— Start —

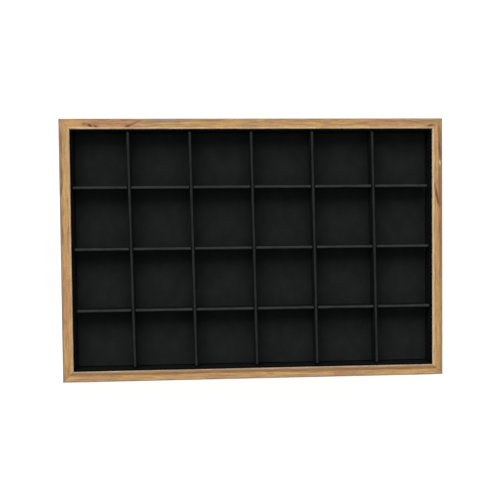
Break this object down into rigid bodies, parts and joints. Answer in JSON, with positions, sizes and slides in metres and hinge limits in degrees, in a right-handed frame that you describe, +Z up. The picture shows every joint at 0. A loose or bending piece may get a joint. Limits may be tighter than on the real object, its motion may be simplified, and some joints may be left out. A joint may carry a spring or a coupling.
{
  "type": "jewelry display tray",
  "caption": "Shallow mitred wooden tray lined with black microfibre, with a loose egg-crate of cloth-covered boards that makes near-square cells for small jewelry.",
  "frame": {"origin": "middle of the tray's length and depth, on the table it stands on", "axes": "+X along the length to the right of the picture, +Y to the back (the top of the picture), +Z up out of the open side"},
  "size_m": [0.35, 0.238, 0.025],
  "materials": {
    "rail_wood": "satin clear lacquer on honey-brown solid wood",
    "microfibre": "matt black brushed microfibre",
    "card": "plain greyboard",
    "foam": "thin soft foam sheet",
    "panel_board": "plain thin fibreboard",
    "felt": "thin black felt",
    "steel": "bright steel wire and strip"
  },
  "bodies": {
    "tray": {"rail_front": "rail_wood", "rail_back": "rail_wood", "rail_left": "rail_wood", "rail_right": "rail_wood", "corner_v_nails": "steel", "base_panel": "panel_board", "base_staples": "steel", "bottom_felt": "felt", "floor_board": "card", "floor_foam": "foam", "floor_cloth": "microfibre", "liner_card_front": "card", "liner_card_back": "card", "liner_card_left": "card", "liner_card_right": "card", "liner_cloth_front": "microfibre", "liner_cloth_back": "microfibre", "liner_cloth_left": "microfibre", "liner_cloth_right": "microfibre"},
    "divider_grid": {"long_divider_board_1": "card", "long_divider_board_2": "card", "long_divider_board_3": "card", "long_divider_cover_1": "microfibre", "long_divider_cover_2": "microfibre", "long_divider_cover_3": "microfibre", "cross_divider_board_1": "card", "cross_divider_board_2": "card", "cross_divider_board_3": "card", "cross_divider_board_4": "card", "cross_divider_board_5": "card", "cross_divider_cover_1": "microfibre", "cross_divider_cover_2": "microfibre", "cross_divider_cover_3": "microfibre", "cross_divider_cover_4": "microfibre", "cross_divider_cover_5": "microfibre"}
  },
  "joints": [
    {"name": "grid_lift", "type": "slide", "parent": "tray", "child": "divider_grid", "axis": [0, 0, 1], "range_m": [0, 0.03]}
  ]
}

— End —

• _Objective_:
Locate all lines in the listing above with the word "loose" and copy them.

• _Reply to the exercise_:
Break this object down into rigid bodies, parts and joints. Answer in JSON, with positions, sizes and slides in metres and hinge limits in degrees, in a right-handed frame that you describe, +Z up. The picture shows every joint at 0. A loose or bending piece may get a joint. Limits may be tighter than on the real object, its motion may be simplified, and some joints may be left out. A joint may carry a spring or a coupling.
  "caption": "Shallow mitred wooden tray lined with black microfibre, with a loose egg-crate of cloth-covered boards that makes near-square cells for small jewelry.",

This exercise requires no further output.